- _What to work on_: Write the material out again in full, exactly.

- _Supplied material_:

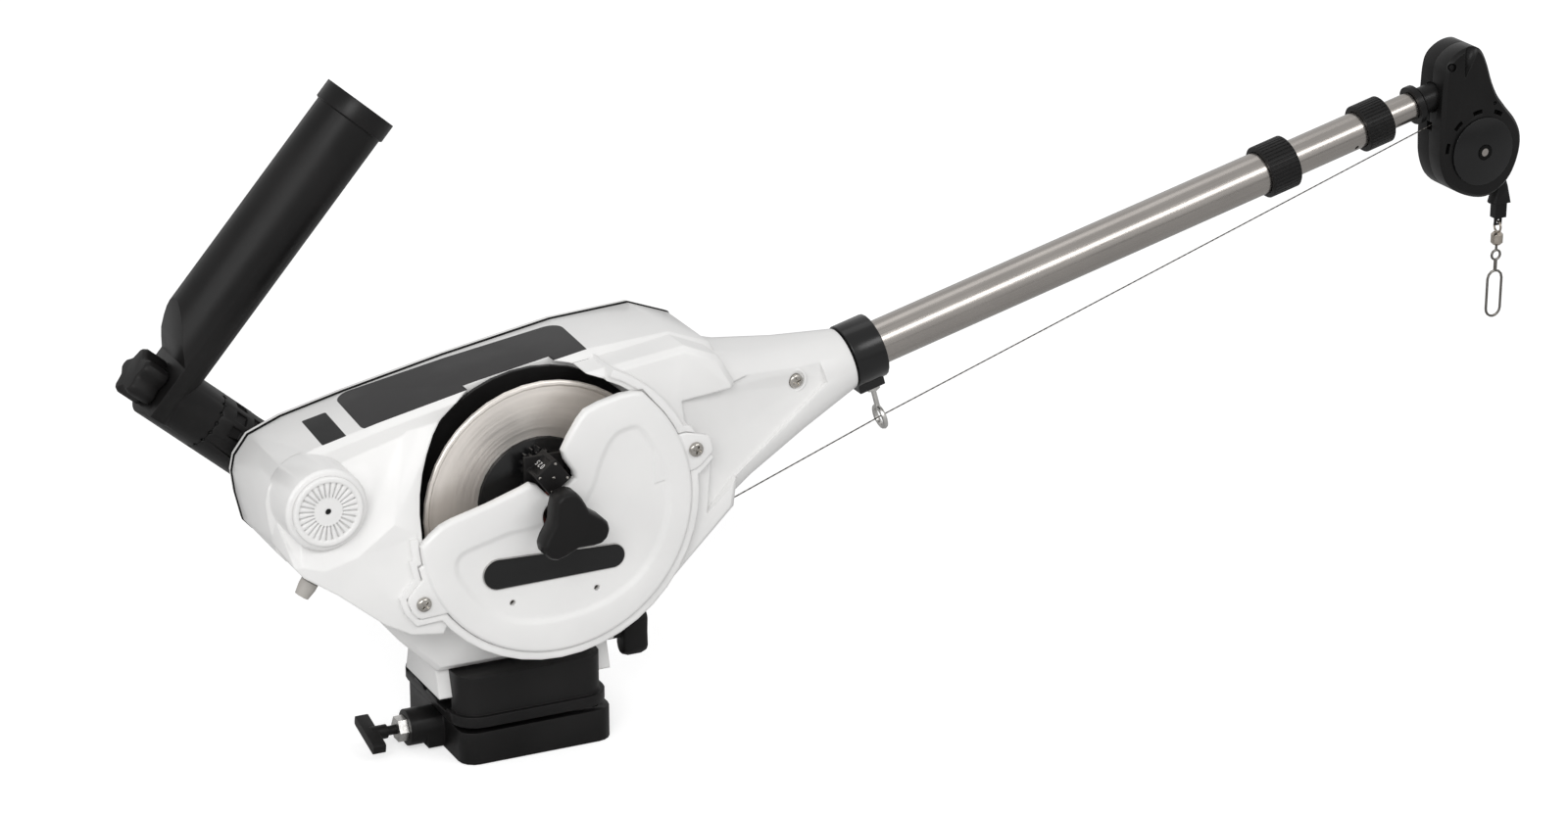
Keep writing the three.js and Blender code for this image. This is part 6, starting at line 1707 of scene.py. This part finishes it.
@dataclass
class Studio:
    """Floor, world, lamps and camera, in metres."""

    lens: float = 101.25
    sensor: float = 36.0
    clip: Pair = (0.05, 100.0)
    eye: Place = (-1.2519, -3.1362, 1.5238)
    eye_back: Place = (-0.4063, -0.8457, 0.3461)
    eye_right: Place = (0.9014, -0.4330, 0.0)
    room_light: float = 0.56
    mirror_share: float = 0.5
    floor_level: float = -0.0005
    floor_size: float = 60.0
    floor_tones: tuple[Colour, Colour] = ((0.62, 0.62, 0.62), (0.63, 0.63, 0.63))
    glow_reach: Pair = (0.6, 6.0)
    glow: Pair = (0.58, 1.0)
    lamps: tuple[SoftBox, ...] = (
        SoftBox("key", (-1.5, -2.4, 1.9), (0.2, 0.0, 0.25), (1.5, 1.2), 41.0),
        SoftBox("fill", (1.25, -2.3, 2.2), (0.5, 0.0, 0.3), (1.8, 0.8), 20.0),
        SoftBox("top", (0.2, 0.8, 2.8), (0.2, 0.0, 0.25), (2.0, 1.0), 5.0),
        SoftBox("side", (-2.6, -1.0, 1.3), (-0.1, 0.0, 0.25), (1.2, 1.2), 10.0))

    def _camera(self) -> None:
        """Places the camera at the photograph's viewpoint."""
        data = bpy.data.cameras.new("camera")
        data.lens, data.sensor_width = self.lens, self.sensor
        data.clip_start, data.clip_end = self.clip
        camera = bpy.data.objects.new("camera", data)
        bpy.context.scene.collection.objects.link(camera)
        back, right = Vector(self.eye_back).normalized(), Vector(self.eye_right).normalized()
        turn = Matrix((right, back.cross(right).normalized(), back)).transposed().to_4x4()
        camera.matrix_world = Matrix.Translation(self.eye) @ turn
        bpy.context.scene.camera = camera

    def _world(self) -> None:
        """Lights the room softly and shows white behind the object."""
        world = bpy.data.worlds.new("room")
        bpy.context.scene.world = world
        world.use_nodes = True
        sheet = Sheet(world.node_tree)
        path = sheet.node("LightPath")
        mirrored = sheet.math("MULTIPLY", path.outputs["Is Glossy Ray"], self.mirror_share)
        seen = sheet.math("ADD", path.outputs["Is Camera Ray"], mirrored, clamp=True)
        ground = world.node_tree.nodes["Background"]
        ground.inputs["Color"].default_value = (1.0, 1.0, 1.0, 1.0)
        strength = sheet.node("MapRange")
        strength.inputs["To Min"].default_value = self.room_light
        strength.inputs["To Max"].default_value = 1.0
        sheet.join(seen, strength.inputs[0])
        sheet.join(strength.outputs[0], ground.inputs["Strength"])

    def _floor(self) -> None:
        """Lays a pale floor that keeps the object's shadow."""
        Bench.clear()
        bpy.ops.mesh.primitive_plane_add(size=self.floor_size, location=(0.0, 0.0, self.floor_level))
        floor = bpy.context.object
        floor.name = "floor"
        material, sheet, shader = start_material("floor_pale")
        grain = place_group(sheet, effects.grain, Scale=60.0)
        tone = sheet.blend(grain.outputs["Tone"], *self.floor_tones)
        sheet.join(tone, shader.inputs["Base Color"])
        shader.inputs["Roughness"].default_value = 0.9
        shader.inputs["Specular IOR Level"].default_value = 0.0
        path = sheet.node("LightPath")
        away = sheet.node("VectorMath", operation="LENGTH")
        sheet.join(sheet.node("TexCoord").outputs["Object"], away.inputs[0])
        brighter = sheet.ramp(away.outputs["Value"], *self.glow_reach, *self.glow)
        glow = sheet.math("MULTIPLY", path.outputs["Is Camera Ray"], brighter)
        shader.inputs["Emission Color"].default_value = (1.0, 1.0, 1.0, 1.0)
        sheet.join(glow, shader.inputs["Emission Strength"])
        floor.data.materials.append(material)

    def build(self) -> None:
        """Sets up the whole studio."""
        self._camera()
        self._world()
        self._floor()
        for lamp in self.lamps:
            lamp.build()
        bpy.context.scene.view_settings.view_transform = "Standard"


def main() -> None:
    """Builds the studio, dresses the solids and adds the fine pieces."""
    logging.basicConfig(level=logging.INFO, format="%(message)s")
    Studio().build()
    Solids(frame["nodes"], frame["record"]).dress()
    pieces = (
        CoverShell(), CoverBadge(), NeckRing(), PanScrews(), FanCap(), GripRings(), CounterFace(),
        HeadMarks(), DrainedTube(), FullGasket())
    for piece in pieces:
        piece.build()
        log.info("%s is done", type(piece).__name__)


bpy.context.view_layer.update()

if __name__ == "__main__":
    main()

- _Task answer_:
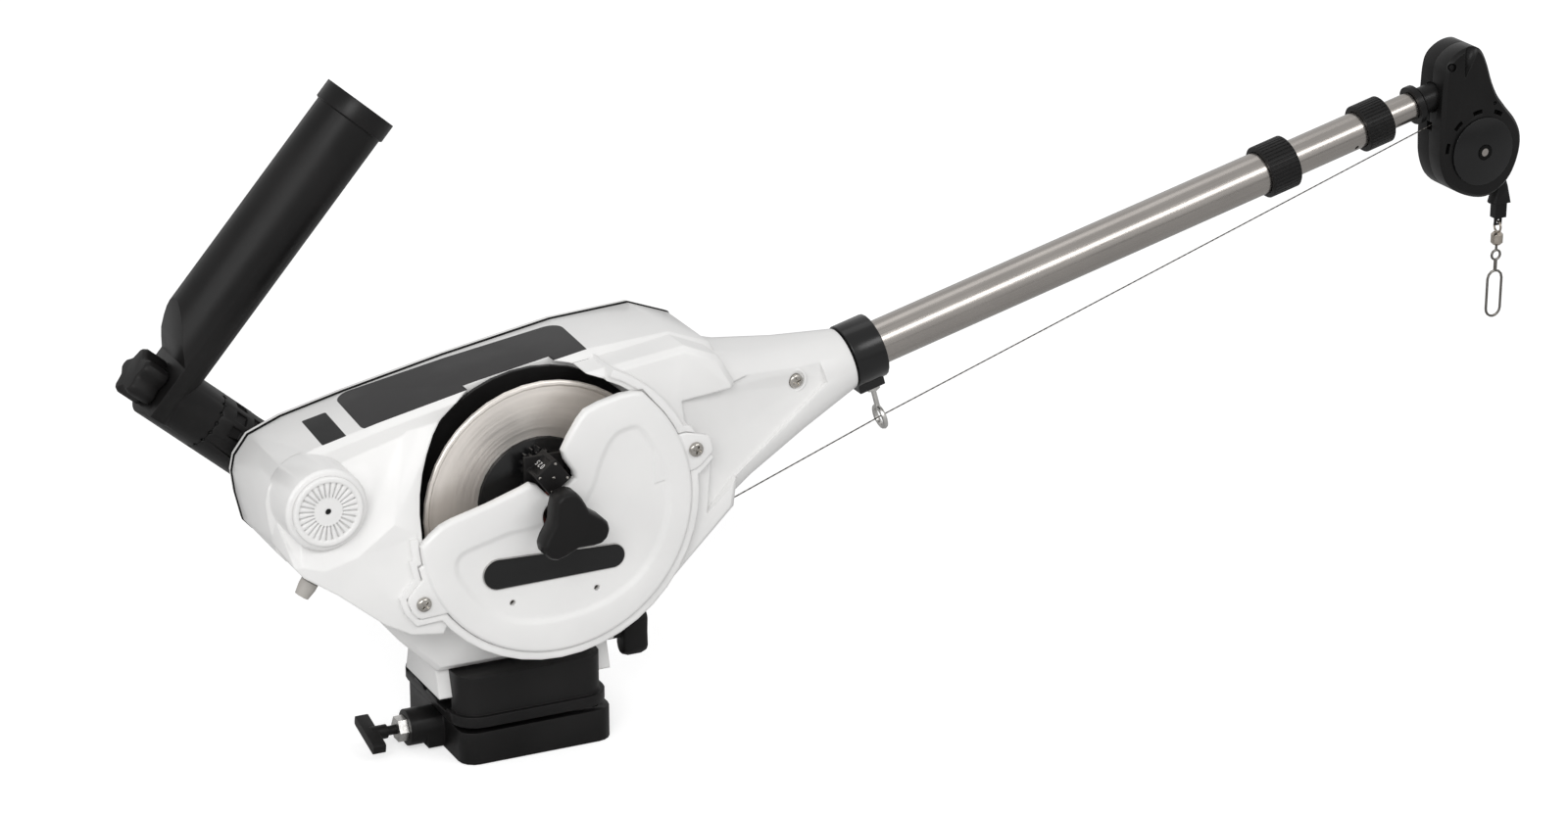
Keep writing the three.js and Blender code for this image. This is part 6, starting at line 1707 of scene.py. This part finishes it.
@dataclass
class Studio:
    """Floor, world, lamps and camera, in metres."""

    lens: float = 101.25
    sensor: float = 36.0
    clip: Pair = (0.05, 100.0)
    eye: Place = (-1.2519, -3.1362, 1.5238)
    eye_back: Place = (-0.4063, -0.8457, 0.3461)
    eye_right: Place = (0.9014, -0.4330, 0.0)
    room_light: float = 0.56
    mirror_share: float = 0.5
    floor_level: float = -0.0005
    floor_size: float = 60.0
    floor_tones: tuple[Colour, Colour] = ((0.62, 0.62, 0.62), (0.63, 0.63, 0.63))
    glow_reach: Pair = (0.6, 6.0)
    glow: Pair = (0.58, 1.0)
    lamps: tuple[SoftBox, ...] = (
        SoftBox("key", (-1.5, -2.4, 1.9), (0.2, 0.0, 0.25), (1.5, 1.2), 41.0),
        SoftBox("fill", (1.25, -2.3, 2.2), (0.5, 0.0, 0.3), (1.8, 0.8), 20.0),
        SoftBox("top", (0.2, 0.8, 2.8), (0.2, 0.0, 0.25), (2.0, 1.0), 5.0),
        SoftBox("side", (-2.6, -1.0, 1.3), (-0.1, 0.0, 0.25), (1.2, 1.2), 10.0))

    def _camera(self) -> None:
        """Places the camera at the photograph's viewpoint."""
        data = bpy.data.cameras.new("camera")
        data.lens, data.sensor_width = self.lens, self.sensor
        data.clip_start, data.clip_end = self.clip
        camera = bpy.data.objects.new("camera", data)
        bpy.context.scene.collection.objects.link(camera)
        back, right = Vector(self.eye_back).normalized(), Vector(self.eye_right).normalized()
        turn = Matrix((right, back.cross(right).normalized(), back)).transposed().to_4x4()
        camera.matrix_world = Matrix.Translation(self.eye) @ turn
        bpy.context.scene.camera = camera

    def _world(self) -> None:
        """Lights the room softly and shows white behind the object."""
        world = bpy.data.worlds.new("room")
        bpy.context.scene.world = world
        world.use_nodes = True
        sheet = Sheet(world.node_tree)
        path = sheet.node("LightPath")
        mirrored = sheet.math("MULTIPLY", path.outputs["Is Glossy Ray"], self.mirror_share)
        seen = sheet.math("ADD", path.outputs["Is Camera Ray"], mirrored, clamp=True)
        ground = world.node_tree.nodes["Background"]
        ground.inputs["Color"].default_value = (1.0, 1.0, 1.0, 1.0)
        strength = sheet.node("MapRange")
        strength.inputs["To Min"].default_value = self.room_light
        strength.inputs["To Max"].default_value = 1.0
        sheet.join(seen, strength.inputs[0])
        sheet.join(strength.outputs[0], ground.inputs["Strength"])

    def _floor(self) -> None:
        """Lays a pale floor that keeps the object's shadow."""
        Bench.clear()
        bpy.ops.mesh.primitive_plane_add(size=self.floor_size, location=(0.0, 0.0, self.floor_level))
        floor = bpy.context.object
        floor.name = "floor"
        material, sheet, shader = start_material("floor_pale")
        grain = place_group(sheet, effects.grain, Scale=60.0)
        tone = sheet.blend(grain.outputs["Tone"], *self.floor_tones)
        sheet.join(tone, shader.inputs["Base Color"])
        shader.inputs["Roughness"].default_value = 0.9
        shader.inputs["Specular IOR Level"].default_value = 0.0
        path = sheet.node("LightPath")
        away = sheet.node("VectorMath", operation="LENGTH")
        sheet.join(sheet.node("TexCoord").outputs["Object"], away.inputs[0])
        brighter = sheet.ramp(away.outputs["Value"], *self.glow_reach, *self.glow)
        glow = sheet.math("MULTIPLY", path.outputs["Is Camera Ray"], brighter)
        shader.inputs["Emission Color"].default_value = (1.0, 1.0, 1.0, 1.0)
        sheet.join(glow, shader.inputs["Emission Strength"])
        floor.data.materials.append(material)

    def build(self) -> None:
        """Sets up the whole studio."""
        self._camera()
        self._world()
        self._floor()
        for lamp in self.lamps:
            lamp.build()
        bpy.context.scene.view_settings.view_transform = "Standard"


def main() -> None:
    """Builds the studio, dresses the solids and adds the fine pieces."""
    logging.basicConfig(level=logging.INFO, format="%(message)s")
    Studio().build()
    Solids(frame["nodes"], frame["record"]).dress()
    pieces = (
        CoverShell(), CoverBadge(), NeckRing(), PanScrews(), FanCap(), GripRings(), CounterFace(),
        HeadMarks(), DrainedTube(), FullGasket())
    for piece in pieces:
        piece.build()
        log.info("%s is done", type(piece).__name__)


bpy.context.view_layer.update()

if __name__ == "__main__":
    main()